** Start **
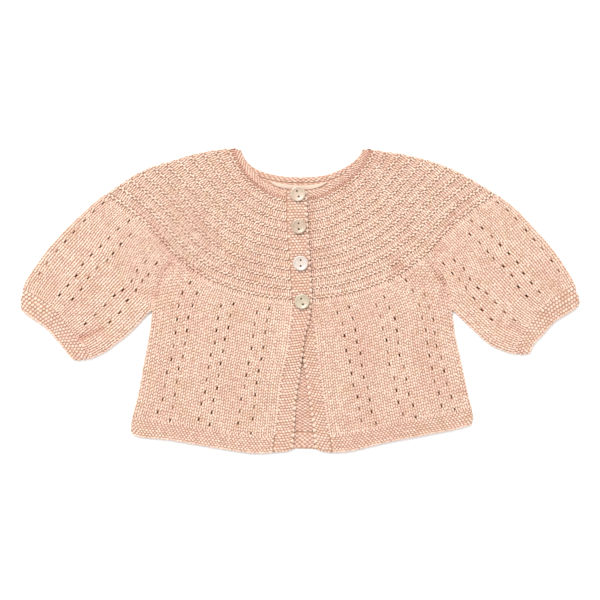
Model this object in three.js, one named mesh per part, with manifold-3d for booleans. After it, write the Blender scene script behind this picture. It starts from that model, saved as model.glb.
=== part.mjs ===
// A hand-knitted baby cardigan laid flat, front up, sleeves spread. Millimetres.
// x runs across the garment, y from hem to neck, z up from the surface it lies on.
// Right and left are the wearer's: the right front is on the -x side and laps over the left.

import * as THREE from 'three';
import Module from 'manifold-3d';

const wasm = await Module();
wasm.setup();

// Cloth and how its layers lie
const CLOTH = 2.4; // thickness of the knitted cloth
const SEAM = 0.3; // space between neighbouring pieces and between layers
const TRIM = 0.2; // taken off each piece at a seam line
const LAYER = CLOTH + SEAM; // rise from one layer of cloth to the next
const FOLD = CLOTH + SEAM / 2; // outside radius of a fold, and the height of its middle
const FRONT = 1; // front layer, on top
const BACK = -1; // back layer, underneath

// Raised knitting: how deep the dips between the ridges are, and how many ridges there are
const WELT_DIP = 0.7;
const GARTER_DIP = 0.5;
const YOKE_WELTS = 11;
const HEM_RIDGES = 4;
const CUFF_RIDGES = 3;
const BUTTONHOLE_BAND_RIDGES = 48;
const BUTTON_BAND_RIDGES = 18; // only where it is seen, below the lap
const LAP_END = 0.6; // share of the button band's length that is under the buttonhole band

// The lap: the right front rises over the button band and comes down below it
const LAP_RAMP = 9; // width over which the right front rises
const LAP_TOP_Y = -45; // above this the lap is at full height
const LAP_FOOT_Y = -59; // below this the bands lie side by side

// Buttons and buttonholes
const BUTTON_R = 6.25;
const BUTTON_H = 2.0;
const BUTTON_SIDES = 28;
const BUTTON_HOLE_SIDES = 10;
const BUTTON_HOLE_R = 0.85;
const BUTTON_HOLE_SPACING = 4.8;
const BUTTONHOLE_LENGTH = 6.5;
const BUTTONHOLE_WIDTH = 1.6;
const TAPE = 1.0; // thickness of the neck tape

// Centre of each button and the turn of its two holes: x, y, degrees from upright
const BUTTONS = [
  [-1.8, 86.9, 16],
  [-1.1, 60.3, 2],
  [0.5, 30.2, 0],
  [1.7, -1.2, 15],
];

// Broad soft folds that lift the front layer: x0, y0, x1, y1, half-width, height
const SOFT_FOLDS = [
  [-138, 52, -196, -6, 15, 1.2],
  [139, 52, 196, -4, 15, 1.2],
  [-72, -8, -90, -98, 20, 1.0],
  [70, -8, 94, -94, 20, 1.0],
];

// Seam lines, folds and edges of each half, each a run of points x, y
const RIGHT = {
  neckEdge: [[-10.9, 89.6], [-21.2, 92.8], [-29.9, 98], [-39, 107], [-45.8, 115.7], [-48.8, 124.2]],
  neckSeam: [[-10.7, 84.6], [-23.3, 88.3], [-33.3, 94.4], [-43, 104], [-50, 114.5], [-54, 125.2]],
  neckFold: [[-48.8, 124.2], [-54, 125.2]],
  shoulderFold: [
    [-54, 125.2], [-61.1, 125], [-85.7, 121], [-105.4, 115.2], [-122.6, 109.9], [-132.4, 105.4],
    [-148.8, 95.5], [-163.6, 84.9],
  ],
  bandSeamYoke: [[-10.7, 84.6], [-10.5, 57], [-8.3, 32], [-5.9, -3]],
  bandSeamFront: [
    [-5.9, -3], [-6.6, -10], [-9.1, -34], [-11.2, -46.3], [-14.3, -59], [-16.5, -72.6],
    [-18, -89], [-20.4, -110.6],
  ],
  bandSeamHem: [[-20.4, -110.6], [-22.2, -124.8]],
  yokeToFront: [[-5.9, -3], [-32.4, 0], [-58.6, 7], [-82.4, 17.3], [-105, 34.5]],
  yokeToSleeve: [[-105, 34.5], [-125.9, 57], [-141.8, 70.7], [-163.6, 84.9]],
  underarm: [[-105, 34.5], [-114.5, 21], [-119.3, 8], [-121.5, -8.6]],
  side: [[-121.5, -8.6], [-124.2, -27.5], [-128.3, -49.6], [-133.3, -76.7], [-138, -95]],
  hemSide: [[-138, -95], [-139.8, -102], [-139.6, -108]],
  hemTop: [
    [-20.4, -110.6], [-30.8, -111.3], [-42.2, -110.9], [-74, -106.1], [-97, -102], [-110, -100],
    [-131, -97], [-138, -95],
  ],
  hemEdge: [
    [-22.2, -124.8], [-30.8, -125.5], [-42.2, -125], [-74.2, -120.1], [-97.2, -116],
    [-110.3, -114], [-133.3, -111.5], [-139.6, -108],
  ],
  sleeveFold: [
    [-163.6, 84.9], [-174.3, 75.9], [-184.9, 66], [-194.8, 56.2], [-203.8, 46.3], [-212, 36.5],
    [-218.5, 26.7], [-225.1, 16.8], [-227.9, 9.9],
  ],
  sleeveUnder: [
    [-121.5, -8.6], [-125.9, -12.7], [-134.9, -22.6], [-145.6, -32.4], [-152.1, -37.3],
    [-158.7, -42.2], [-167.7, -46.8], [-171.2, -48.1],
  ],
  cuffSeam: [[-227.9, 9.9], [-214, 2.5], [-201.6, -7.3], [-184.3, -29.1], [-171.2, -48.1]],
  cuffFold: [[-227.9, 9.9], [-230, 2], [-230, -6.5]],
  cuffUnder: [[-171.2, -48.1], [-176.7, -49.6], [-183.3, -49.8]],
  cuffEdge: [
    [-230, -6.5], [-223.5, -12.2], [-208.7, -22.6], [-203.8, -27.5], [-195.6, -37.3],
    [-187.4, -47.2], [-183.3, -49.8],
  ],
};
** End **
Required task: Reproduce the material exactly, with every line intact.

Finished answer:
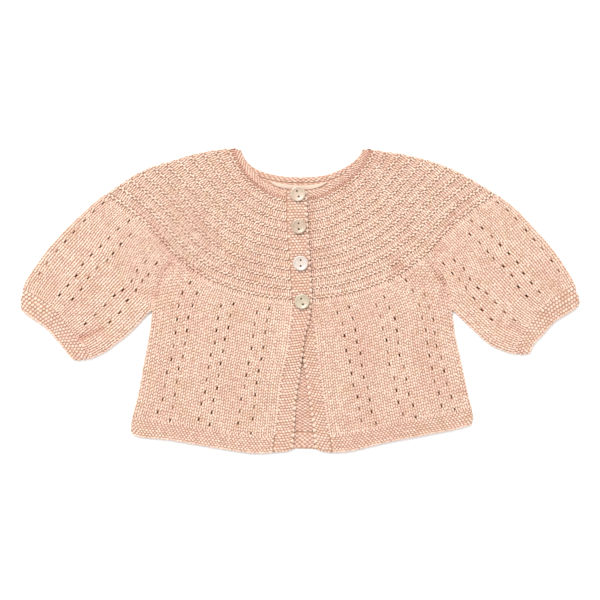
Model this object in three.js, one named mesh per part, with manifold-3d for booleans. After it, write the Blender scene script behind this picture. It starts from that model, saved as model.glb.
=== part.mjs ===
// A hand-knitted baby cardigan laid flat, front up, sleeves spread. Millimetres.
// x runs across the garment, y from hem to neck, z up from the surface it lies on.
// Right and left are the wearer's: the right front is on the -x side and laps over the left.

import * as THREE from 'three';
import Module from 'manifold-3d';

const wasm = await Module();
wasm.setup();

// Cloth and how its layers lie
const CLOTH = 2.4; // thickness of the knitted cloth
const SEAM = 0.3; // space between neighbouring pieces and between layers
const TRIM = 0.2; // taken off each piece at a seam line
const LAYER = CLOTH + SEAM; // rise from one layer of cloth to the next
const FOLD = CLOTH + SEAM / 2; // outside radius of a fold, and the height of its middle
const FRONT = 1; // front layer, on top
const BACK = -1; // back layer, underneath

// Raised knitting: how deep the dips between the ridges are, and how many ridges there are
const WELT_DIP = 0.7;
const GARTER_DIP = 0.5;
const YOKE_WELTS = 11;
const HEM_RIDGES = 4;
const CUFF_RIDGES = 3;
const BUTTONHOLE_BAND_RIDGES = 48;
const BUTTON_BAND_RIDGES = 18; // only where it is seen, below the lap
const LAP_END = 0.6; // share of the button band's length that is under the buttonhole band

// The lap: the right front rises over the button band and comes down below it
const LAP_RAMP = 9; // width over which the right front rises
const LAP_TOP_Y = -45; // above this the lap is at full height
const LAP_FOOT_Y = -59; // below this the bands lie side by side

// Buttons and buttonholes
const BUTTON_R = 6.25;
const BUTTON_H = 2.0;
const BUTTON_SIDES = 28;
const BUTTON_HOLE_SIDES = 10;
const BUTTON_HOLE_R = 0.85;
const BUTTON_HOLE_SPACING = 4.8;
const BUTTONHOLE_LENGTH = 6.5;
const BUTTONHOLE_WIDTH = 1.6;
const TAPE = 1.0; // thickness of the neck tape

// Centre of each button and the turn of its two holes: x, y, degrees from upright
const BUTTONS = [
  [-1.8, 86.9, 16],
  [-1.1, 60.3, 2],
  [0.5, 30.2, 0],
  [1.7, -1.2, 15],
];

// Broad soft folds that lift the front layer: x0, y0, x1, y1, half-width, height
const SOFT_FOLDS = [
  [-138, 52, -196, -6, 15, 1.2],
  [139, 52, 196, -4, 15, 1.2],
  [-72, -8, -90, -98, 20, 1.0],
  [70, -8, 94, -94, 20, 1.0],
];

// Seam lines, folds and edges of each half, each a run of points x, y
const RIGHT = {
  neckEdge: [[-10.9, 89.6], [-21.2, 92.8], [-29.9, 98], [-39, 107], [-45.8, 115.7], [-48.8, 124.2]],
  neckSeam: [[-10.7, 84.6], [-23.3, 88.3], [-33.3, 94.4], [-43, 104], [-50, 114.5], [-54, 125.2]],
  neckFold: [[-48.8, 124.2], [-54, 125.2]],
  shoulderFold: [
    [-54, 125.2], [-61.1, 125], [-85.7, 121], [-105.4, 115.2], [-122.6, 109.9], [-132.4, 105.4],
    [-148.8, 95.5], [-163.6, 84.9],
  ],
  bandSeamYoke: [[-10.7, 84.6], [-10.5, 57], [-8.3, 32], [-5.9, -3]],
  bandSeamFront: [
    [-5.9, -3], [-6.6, -10], [-9.1, -34], [-11.2, -46.3], [-14.3, -59], [-16.5, -72.6],
    [-18, -89], [-20.4, -110.6],
  ],
  bandSeamHem: [[-20.4, -110.6], [-22.2, -124.8]],
  yokeToFront: [[-5.9, -3], [-32.4, 0], [-58.6, 7], [-82.4, 17.3], [-105, 34.5]],
  yokeToSleeve: [[-105, 34.5], [-125.9, 57], [-141.8, 70.7], [-163.6, 84.9]],
  underarm: [[-105, 34.5], [-114.5, 21], [-119.3, 8], [-121.5, -8.6]],
  side: [[-121.5, -8.6], [-124.2, -27.5], [-128.3, -49.6], [-133.3, -76.7], [-138, -95]],
  hemSide: [[-138, -95], [-139.8, -102], [-139.6, -108]],
  hemTop: [
    [-20.4, -110.6], [-30.8, -111.3], [-42.2, -110.9], [-74, -106.1], [-97, -102], [-110, -100],
    [-131, -97], [-138, -95],
  ],
  hemEdge: [
    [-22.2, -124.8], [-30.8, -125.5], [-42.2, -125], [-74.2, -120.1], [-97.2, -116],
    [-110.3, -114], [-133.3, -111.5], [-139.6, -108],
  ],
  sleeveFold: [
    [-163.6, 84.9], [-174.3, 75.9], [-184.9, 66], [-194.8, 56.2], [-203.8, 46.3], [-212, 36.5],
    [-218.5, 26.7], [-225.1, 16.8], [-227.9, 9.9],
  ],
  sleeveUnder: [
    [-121.5, -8.6], [-125.9, -12.7], [-134.9, -22.6], [-145.6, -32.4], [-152.1, -37.3],
    [-158.7, -42.2], [-167.7, -46.8], [-171.2, -48.1],
  ],
  cuffSeam: [[-227.9, 9.9], [-214, 2.5], [-201.6, -7.3], [-184.3, -29.1], [-171.2, -48.1]],
  cuffFold: [[-227.9, 9.9], [-230, 2], [-230, -6.5]],
  cuffUnder: [[-171.2, -48.1], [-176.7, -49.6], [-183.3, -49.8]],
  cuffEdge: [
    [-230, -6.5], [-223.5, -12.2], [-208.7, -22.6], [-203.8, -27.5], [-195.6, -37.3],
    [-187.4, -47.2], [-183.3, -49.8],
  ],
};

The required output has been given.